>> Start
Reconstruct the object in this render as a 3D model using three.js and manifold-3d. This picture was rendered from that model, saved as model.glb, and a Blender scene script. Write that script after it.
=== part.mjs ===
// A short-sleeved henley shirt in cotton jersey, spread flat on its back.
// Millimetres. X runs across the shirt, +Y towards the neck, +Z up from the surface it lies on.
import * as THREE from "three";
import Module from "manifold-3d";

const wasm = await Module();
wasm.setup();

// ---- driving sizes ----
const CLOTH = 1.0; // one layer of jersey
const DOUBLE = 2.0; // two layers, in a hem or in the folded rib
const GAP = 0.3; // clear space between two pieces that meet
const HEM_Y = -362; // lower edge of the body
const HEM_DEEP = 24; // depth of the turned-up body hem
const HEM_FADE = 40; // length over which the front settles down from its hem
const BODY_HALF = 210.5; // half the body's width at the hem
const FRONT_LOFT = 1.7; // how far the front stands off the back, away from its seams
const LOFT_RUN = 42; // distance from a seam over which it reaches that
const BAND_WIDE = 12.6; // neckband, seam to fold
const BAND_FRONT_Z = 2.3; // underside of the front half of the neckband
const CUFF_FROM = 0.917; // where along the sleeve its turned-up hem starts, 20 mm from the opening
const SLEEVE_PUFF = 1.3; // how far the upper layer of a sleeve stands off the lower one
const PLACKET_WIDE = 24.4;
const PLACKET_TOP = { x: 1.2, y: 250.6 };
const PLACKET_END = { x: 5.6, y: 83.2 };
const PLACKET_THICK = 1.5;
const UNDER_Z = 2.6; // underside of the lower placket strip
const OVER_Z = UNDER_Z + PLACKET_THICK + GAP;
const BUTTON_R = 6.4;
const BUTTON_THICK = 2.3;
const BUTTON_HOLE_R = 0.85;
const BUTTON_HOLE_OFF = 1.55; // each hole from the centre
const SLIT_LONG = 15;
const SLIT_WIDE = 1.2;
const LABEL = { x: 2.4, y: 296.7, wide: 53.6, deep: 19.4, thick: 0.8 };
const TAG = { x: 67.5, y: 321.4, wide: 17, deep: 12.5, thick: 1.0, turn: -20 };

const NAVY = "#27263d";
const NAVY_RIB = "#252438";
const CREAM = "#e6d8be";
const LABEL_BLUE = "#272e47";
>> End
TASK REQUIREMENTS: Which lines of the data above contain "that"? Copy each one.

RESULT FOR THIS TASK:
Reconstruct the object in this render as a 3D model using three.js and manifold-3d. This picture was rendered from that model, saved as model.glb, and a Blender scene script. Write that script after it.
const GAP = 0.3; // clear space between two pieces that meet
const LOFT_RUN = 42; // distance from a seam over which it reaches that